THE TASK —
The data below is to be returned in full and exactly.

SOURCE MATERIAL —
• • • • • • •

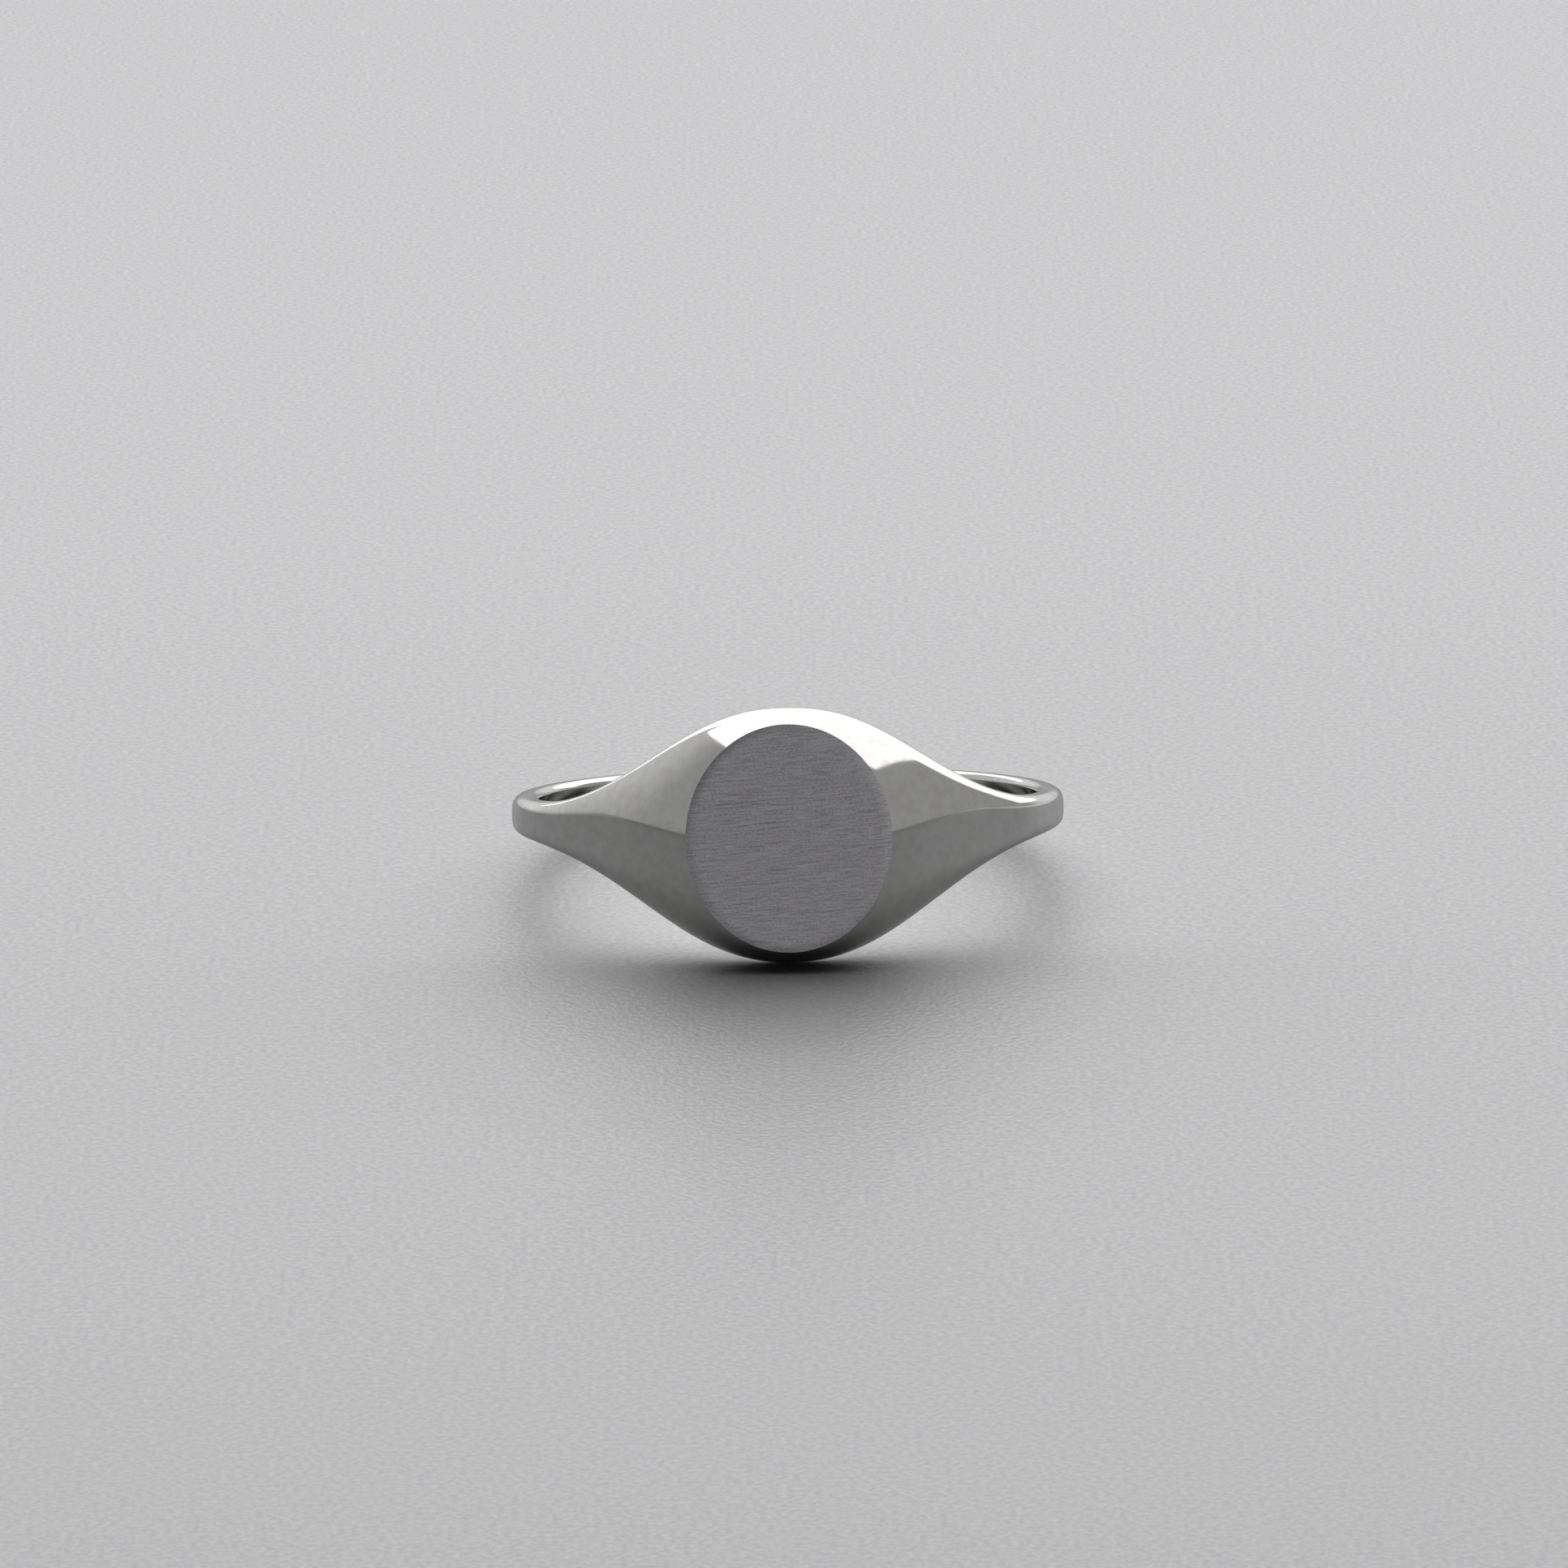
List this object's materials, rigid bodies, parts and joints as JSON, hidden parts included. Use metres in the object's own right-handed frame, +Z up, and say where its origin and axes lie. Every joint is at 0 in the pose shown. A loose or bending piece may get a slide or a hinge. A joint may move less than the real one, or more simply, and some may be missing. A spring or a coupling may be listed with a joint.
{
  "type": "signet ring",
  "caption": "Polished silver signet ring with a plain brushed oval face and tapered shoulders, lying on its side.",
  "frame": {"origin": "middle of the ring's footprint on the surface that it lies on", "axes": "+Z up from the surface; the oval face looks to -Y and 11.6 degrees up; +X is to the right of someone looking at the face; the finger hole's axis leans from +Z towards +Y by 11.6 degrees"},
  "size_m": [0.0192, 0.0204, 0.0086],
  "materials": {
    "polished_silver": "mirror polished sterling silver",
    "brushed_silver": "brushed sterling silver, lines across the face",
    "silver_solder": "polished silver solder"
  },
  "bodies": {
    "root": {"shank": "polished_silver", "shoulder_left": "polished_silver", "shoulder_right": "polished_silver", "head": "polished_silver", "face_plate": "brushed_silver", "shank_solder_left": "silver_solder", "shank_solder_right": "silver_solder", "shoulder_solder_left": "silver_solder", "shoulder_solder_right": "silver_solder", "face_solder": "silver_solder"}
  },
  "joints": []
}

• • • • • • •

OUTPUT FOR THIS TASK —
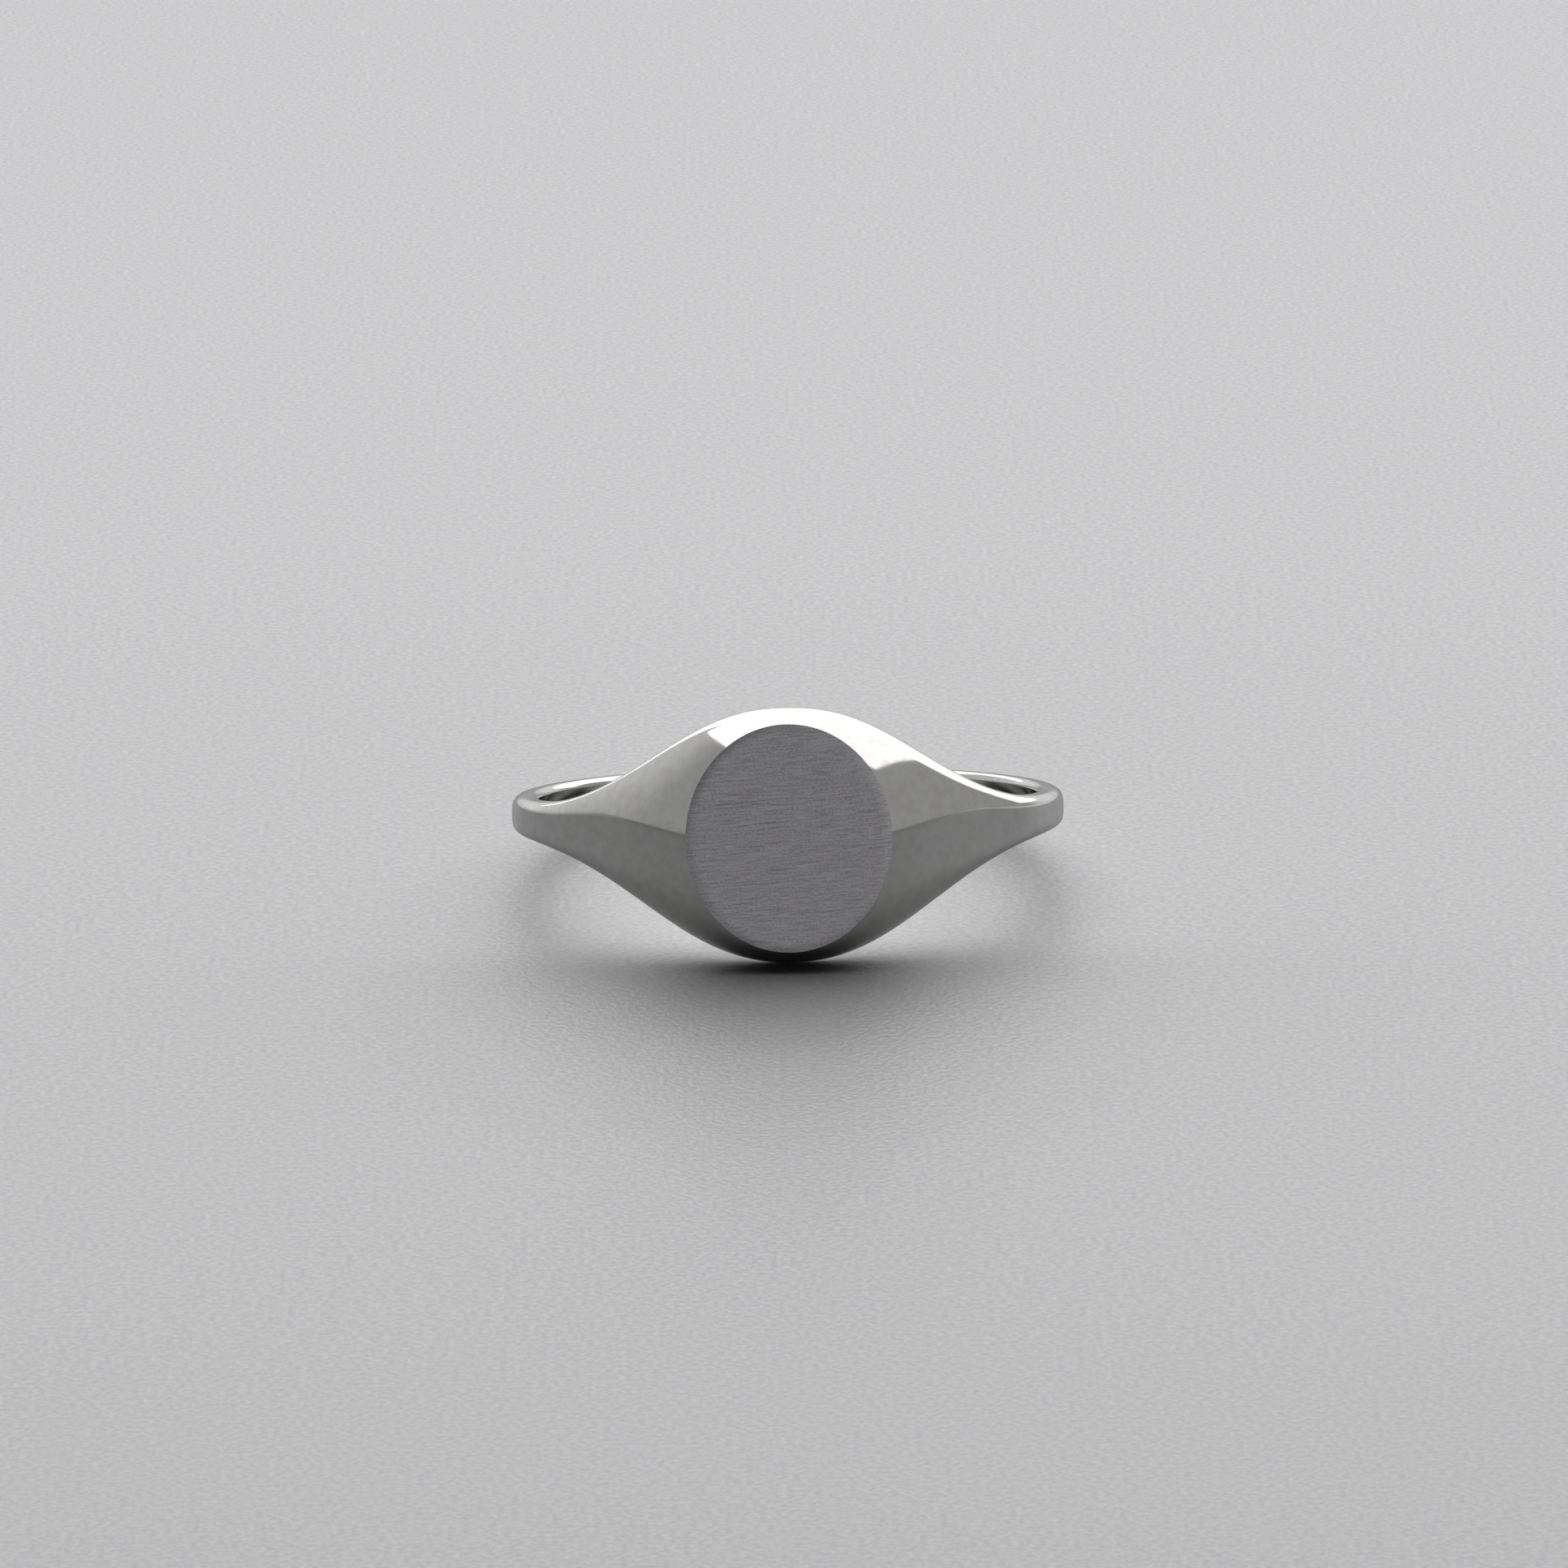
List this object's materials, rigid bodies, parts and joints as JSON, hidden parts included. Use metres in the object's own right-handed frame, +Z up, and say where its origin and axes lie. Every joint is at 0 in the pose shown. A loose or bending piece may get a slide or a hinge. A joint may move less than the real one, or more simply, and some may be missing. A spring or a coupling may be listed with a joint.
{
  "type": "signet ring",
  "caption": "Polished silver signet ring with a plain brushed oval face and tapered shoulders, lying on its side.",
  "frame": {"origin": "middle of the ring's footprint on the surface that it lies on", "axes": "+Z up from the surface; the oval face looks to -Y and 11.6 degrees up; +X is to the right of someone looking at the face; the finger hole's axis leans from +Z towards +Y by 11.6 degrees"},
  "size_m": [0.0192, 0.0204, 0.0086],
  "materials": {
    "polished_silver": "mirror polished sterling silver",
    "brushed_silver": "brushed sterling silver, lines across the face",
    "silver_solder": "polished silver solder"
  },
  "bodies": {
    "root": {"shank": "polished_silver", "shoulder_left": "polished_silver", "shoulder_right": "polished_silver", "head": "polished_silver", "face_plate": "brushed_silver", "shank_solder_left": "silver_solder", "shank_solder_right": "silver_solder", "shoulder_solder_left": "silver_solder", "shoulder_solder_right": "silver_solder", "face_solder": "silver_solder"}
  },
  "joints": []
}